2020 hasn't been a great year for anyone, I guess. It's hard to believe that we still have almost half of this stinking year to get through! But recently, 2020 finally brought us something good. Athena and Josh's baby girl, Abram's little sister, my niece
Lydia Caroline
was born around 8:30am on June 29. We met her over the 4th of July weekend, and she is so sweet and good (while we were there, anyway). She and Athena had to stay in the hospital for longer than usual because of stupid Covid-19, but she's very healthy and sleeps for four hours at a time, which is apparently a real gold bar for newborn babies. We didn't do much else for the 4th of July weekend this year, although we did survive our first power outage at this address (it went out for about two hours during a heavy thunderstorm on Thursday night) and watched all of the new series Unsolved. Looking back now, I wish we'd made it last, but it was so good and suspenseful that we couldn't stop watching.
Like when
Abram was born, Lydia's arrival has got me thinking lately about the past. One of my projects for this year has been uploading old family photos to a private album on Facebook. I'm currently doing ones of Grandma's kids when they were young, starting with the handful that are dated. Most of these were taken outside the family's first address in my hometown on North First Avenue. I found the address by searching my grandfather's name in the city directory at the genealogy library years ago, but I don't think I'd ever looked it up on Google Maps until this week. The house is still standing, but it has different siding and doesn't look like the house in the photos anymore, which was kinda disappointing to me. But then I found one photo of Mom, Aunt Carolyn, and my uncles on their front lawn, taken in the mid-1950s, that has a good view of the house across the street, which has changed but is still recognizeable. It probably sounds so boring, but stuff like that is exciting to me. It makes the past feel so much closer and realer when you can still see where it happened. I also found a photo of Mom on her roller skates on the front sidewalk where I could identify two buildings down the street.

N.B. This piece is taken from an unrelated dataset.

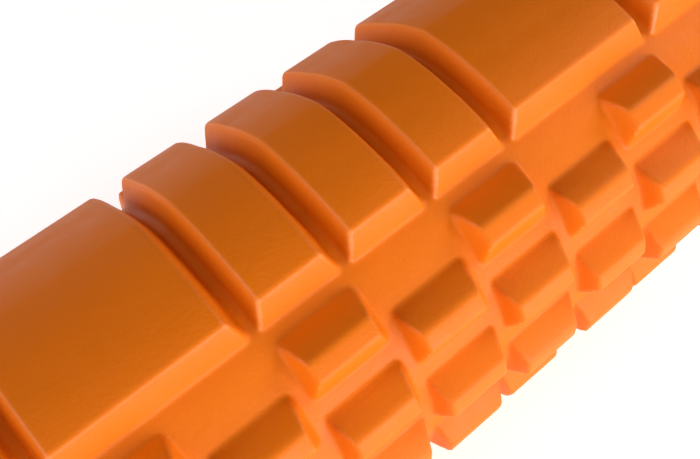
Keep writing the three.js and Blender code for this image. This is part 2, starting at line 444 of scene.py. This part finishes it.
# ---------------------------------------------------------------- materials
class Nodes:
    """A material's node tree, with short calls for what the materials here need."""

    def __init__(self, name):
        self.material = bpy.data.materials.new(name)
        self.material.use_nodes = True
        self.tree = self.material.node_tree
        self.shader = next(n for n in self.tree.nodes if n.type == "BSDF_PRINCIPLED")
        self.place = self.add("TexCoord").outputs["Object"]

    def add(self, kind, **settings):
        node = self.tree.nodes.new("ShaderNode" + kind)
        for key, value in settings.items():
            setattr(node, key, value)
        return node

    def link(self, source, target):
        self.tree.links.new(source, target)

    def noise(self, scale, detail=2.0, roughness=0.5):
        node = self.add("TexNoise")
        node.inputs["Scale"].default_value = scale
        node.inputs["Detail"].default_value = detail
        node.inputs["Roughness"].default_value = roughness
        self.link(self.place, node.inputs["Vector"])
        return node.outputs["Fac"]

    def ranged(self, value, low, high, to_low=0.0, to_high=1.0):
        node = self.add("MapRange", interpolation_type="SMOOTHSTEP")
        for key, number in (("From Min", low), ("From Max", high), ("To Min", to_low), ("To Max", to_high)):
            node.inputs[key].default_value = number
        self.link(value, node.inputs["Value"])
        return node.outputs["Result"]

    def mixed(self, share, first, second):
        """A colour mix, where first and second are a colour or another mix."""
        node = self.add("Mix", data_type="RGBA")
        self.link(share, node.inputs["Factor"])
        for key, value in ((6, first), (7, second)):
            if isinstance(value, tuple):
                node.inputs[key].default_value = (*value, 1)
            else:
                self.link(value, node.inputs[key])
        return node.outputs[2]

    def blended(self, share, first, second):
        """A number that goes from first to the plain number second."""
        node = self.add("Mix")
        self.link(share, node.inputs["Factor"])
        self.link(first, node.inputs["A"])
        node.inputs["B"].default_value = second
        return node.outputs["Result"]

    def attribute(self, name):
        return self.add("Attribute", attribute_name=name).outputs["Fac"]

    def bump(self, height, distance, strength=1.0, under=None):
        node = self.add("Bump")
        node.inputs["Distance"].default_value = distance
        node.inputs["Strength"].default_value = strength
        self.link(height, node.inputs["Height"])
        if under is not None:
            self.link(under, node.inputs["Normal"])
        return node.outputs["Normal"]


def foam_skin():
    """Matt moulded skin, smoother on its edges, with painted highlights: a paler colour on its edges and in
    the creases at the blocks' feet, where light catches them.
    """
    nodes = Nodes("eva_foam_skin")
    mottle = nodes.ranged(nodes.noise(scale=38, detail=4), 0.35, 0.68)
    colour = nodes.mixed(mottle, FOAM_DEEP, FOAM)
    # painted highlight on the rounded edges; the same mask also makes them less rough
    edge_polish_and_painted_highlight = nodes.ranged(nodes.attribute("edge"), 0.02 * MM, 0.3 * MM)
    # painted highlight in the creases at the blocks' feet
    painted_foot_highlight = nodes.ranged(nodes.attribute("root"), 0.14 * MM, 0.42 * MM, to_high=0.9)
    skin = nodes.mixed(painted_foot_highlight, nodes.mixed(edge_polish_and_painted_highlight, colour, FOAM_PAINTED_EDGE_HIGHLIGHT), FOAM_PAINTED_FOOT_HIGHLIGHT)
    nodes.link(skin, nodes.shader.inputs["Base Color"])
    matt = nodes.ranged(nodes.noise(scale=150, detail=3), 0.3, 0.7, to_low=0.48, to_high=0.56)
    nodes.link(nodes.blended(edge_polish_and_painted_highlight, matt, 0.25), nodes.shader.inputs["Roughness"])
    grain = nodes.bump(nodes.noise(scale=1000, detail=3), distance=0.35 * MM, strength=0.3)
    waves = nodes.bump(nodes.noise(scale=90, detail=2), distance=0.4 * MM, strength=0.5, under=grain)
    nodes.link(waves, nodes.shader.inputs["Normal"])
    nodes.shader.inputs["Specular IOR Level"].default_value = 0.2
    return nodes.material


def foam_cut():
    """The sawn end faces, where the foam's cells are open."""
    nodes = Nodes("eva_foam_cut")
    cells = nodes.add("TexVoronoi", feature="DISTANCE_TO_EDGE")
    cells.inputs["Scale"].default_value = 2200
    nodes.link(nodes.place, cells.inputs["Vector"])
    wall = nodes.ranged(cells.outputs["Distance"], 0.02, 0.25)
    colour = nodes.mixed(wall, FOAM_CUT, FOAM_DEEP)
    nodes.link(colour, nodes.shader.inputs["Base Color"])
    matt = nodes.ranged(nodes.noise(scale=300, detail=2), 0.3, 0.7, to_low=0.72, to_high=0.85)
    nodes.link(matt, nodes.shader.inputs["Roughness"])
    nodes.link(nodes.bump(wall, distance=-0.12 * MM, strength=0.6), nodes.shader.inputs["Normal"])
    return nodes.material


def core_plastic():
    """Satin black ABS."""
    nodes = Nodes("core_abs")
    colour = nodes.mixed(nodes.noise(scale=60, detail=3), CORE_BLACK, CORE_GREY)
    nodes.link(colour, nodes.shader.inputs["Base Color"])
    satin = nodes.ranged(nodes.noise(scale=220, detail=4), 0.3, 0.7, to_low=0.42, to_high=0.56)
    nodes.link(satin, nodes.shader.inputs["Roughness"])
    ripple = nodes.bump(nodes.noise(scale=900, detail=2), distance=0.02 * MM, strength=0.3)
    nodes.link(ripple, nodes.shader.inputs["Normal"])
    return nodes.material


def dried_glue():
    """Amber contact adhesive with a lumpy surface."""
    nodes = Nodes("dried_glue")
    colour = nodes.mixed(nodes.noise(scale=400, detail=3), GLUE_DARK, GLUE_LIGHT)
    nodes.link(colour, nodes.shader.inputs["Base Color"])
    gloss = nodes.ranged(nodes.noise(scale=700, detail=2), 0.3, 0.7, to_low=0.25, to_high=0.5)
    nodes.link(gloss, nodes.shader.inputs["Roughness"])
    lumps = nodes.bump(nodes.noise(scale=1200, detail=3), distance=0.1 * MM, strength=0.7)
    nodes.link(lumps, nodes.shader.inputs["Normal"])
    return nodes.material


def studio_white():
    """A lit white table, which glows a little as backlit acrylic does, and fades to grey up the wall."""
    nodes = Nodes("white_table")
    height = nodes.add("SeparateXYZ")
    nodes.link(nodes.place, height.inputs["Vector"])
    climb = nodes.ranged(height.outputs["Z"], 0.0, WALL_FADE)
    table = nodes.mixed(nodes.noise(scale=3, detail=2), TABLE_DULL, TABLE_BRIGHT)
    nodes.link(nodes.mixed(climb, table, WALL_GREY), nodes.shader.inputs["Base Color"])
    glow = nodes.mixed(climb, GLOW_TABLE, GLOW_WALL)
    nodes.link(glow, nodes.shader.inputs["Emission Color"])
    nodes.shader.inputs["Roughness"].default_value = 0.8
    nodes.shader.inputs["Specular IOR Level"].default_value = 0.2
    nodes.shader.inputs["Emission Strength"].default_value = TABLE_GLOW
    return nodes.material


# ---------------------------------------------------------------- studio
def direction(azimuth, elevation):
    """Where an azimuth, counted from -Y towards +X, and an elevation point, both in degrees."""
    azimuth, elevation = math.radians(azimuth), math.radians(elevation)
    return Vector((
        math.sin(azimuth) * math.cos(elevation),
        -math.cos(azimuth) * math.cos(elevation),
        math.sin(elevation),
    ))


def aim(piece, place, away):
    """Puts a camera or lamp in its place, looking against the direction away."""
    bpy.context.scene.collection.objects.link(piece)
    piece.location = place
    piece.rotation_mode = "QUATERNION"
    piece.rotation_quaternion = (-away).to_track_quat("-Z", "Y")


def camera():
    """Above the roller's left end, looking down and along it, close enough to fill the picture."""
    data = bpy.data.cameras.new("camera")
    data.lens = CAMERA_LENS
    data.sensor_width = CAMERA_SENSOR
    piece = bpy.data.objects.new("camera", data)
    aim(piece, Vector(CAMERA_PLACE), direction(CAMERA_AZIMUTH, CAMERA_ELEVATION))
    bpy.context.scene.camera = piece


def soft_box(name, azimuth, elevation, size, power):
    """A rectangular lamp aimed at the middle of the roller from LAMP_DISTANCE away."""
    data = bpy.data.lights.new(name, "AREA")
    data.shape = "RECTANGLE"
    data.size, data.size_y = size
    data.energy = power
    away = direction(azimuth, elevation)
    aim(bpy.data.objects.new(name, data), Vector((0, 0, AXIS_Z)) + away * LAMP_DISTANCE, away)


def backdrop():
    """A round floor that curves up into a low wall, so that no edge of it shows from the side."""
    profile = [(FLOOR_MIDDLE, 0.0)]
    for step in range(WALL_STEPS + 1):
        angle = math.pi / 2 * step / WALL_STEPS
        reach = FLOOR_REACH - WALL_BEND + WALL_BEND * math.sin(angle)
        profile.append((reach, WALL_BEND - WALL_BEND * math.cos(angle)))
    profile.append((FLOOR_REACH, WALL_HEIGHT))
    around = [math.tau * k / WALL_SIDES for k in range(WALL_SIDES)]
    points = [(r * math.cos(a), r * math.sin(a), z) for r, z in profile for a in around]
    faces = [tuple(range(WALL_SIDES))]
    for ring in range(len(profile) - 1):
        for k in range(WALL_SIDES):
            here, beside = ring * WALL_SIDES + k, ring * WALL_SIDES + (k + 1) % WALL_SIDES
            faces.append((here, here + WALL_SIDES, beside + WALL_SIDES, beside))
    mesh = bpy.data.meshes.new("floor")
    mesh.from_pydata(points, [], faces)
    mesh.shade_smooth()
    floor = bpy.data.objects.new("floor", mesh)
    bpy.context.scene.collection.objects.link(floor)
    mesh.materials.append(studio_white())


def studio():
    """A lit white table and seven soft boxes, of which the two low ones in front are the strongest."""
    scene = bpy.context.scene
    scene.view_settings.view_transform = "Standard"
    world = bpy.data.worlds.new("studio")
    scene.world = world
    world.use_nodes = True
    background = world.node_tree.nodes["Background"]
    background.inputs["Color"].default_value = (1, 1, 1, 1)
    background.inputs["Strength"].default_value = ROOM_GLOW
    for name, (azimuth, elevation, size, power) in LAMPS.items():
        soft_box(name, azimuth, elevation, size, power)
    backdrop()


def dress(piece, node, slot, *materials):
    """Gives a piece its materials and its place in the assembly."""
    for material in materials:
        piece.data.materials.append(material)
    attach(piece, "root")
    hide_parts(node)


sleeve = foam_sleeve()
dress(sleeve, "foam_sleeve", "foam", foam_skin(), foam_cut())
place_cut_faces(sleeve, 1)
dress(core_tube(), "core_tube", "core_plastic", core_plastic())
dress(glue_line(), "glue_film", "adhesive", dried_glue())
camera()
studio()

I have been thinking a lot about houses lately, about the concept of home, and about what different houses have meant to me and my family. The old house on North First Avenue, where Grandma's family lived 1955-1964. The house on Seventh Street, where Grandma lived 1964-
2011, with its big living room where I unwrapped presents every Christmas Eve, the long dining room table where I ate so many meals, and the front porch swing where I swung all those lazy Sunday afternoons. The house where I grew up and where Mom still lives. Uncle John and Aunt Connie's house.
This house, where I've lived for 14 months now, obviously doesn't have the same wealth of memories behind it, and sometimes living here still really stresses me out. But I keep looking at old photos of those different houses and trying to remember that no house is ever perfect. Even Grandma's house, which I idolized so much, had its creaks and quirks and problems. That never took away from the joy.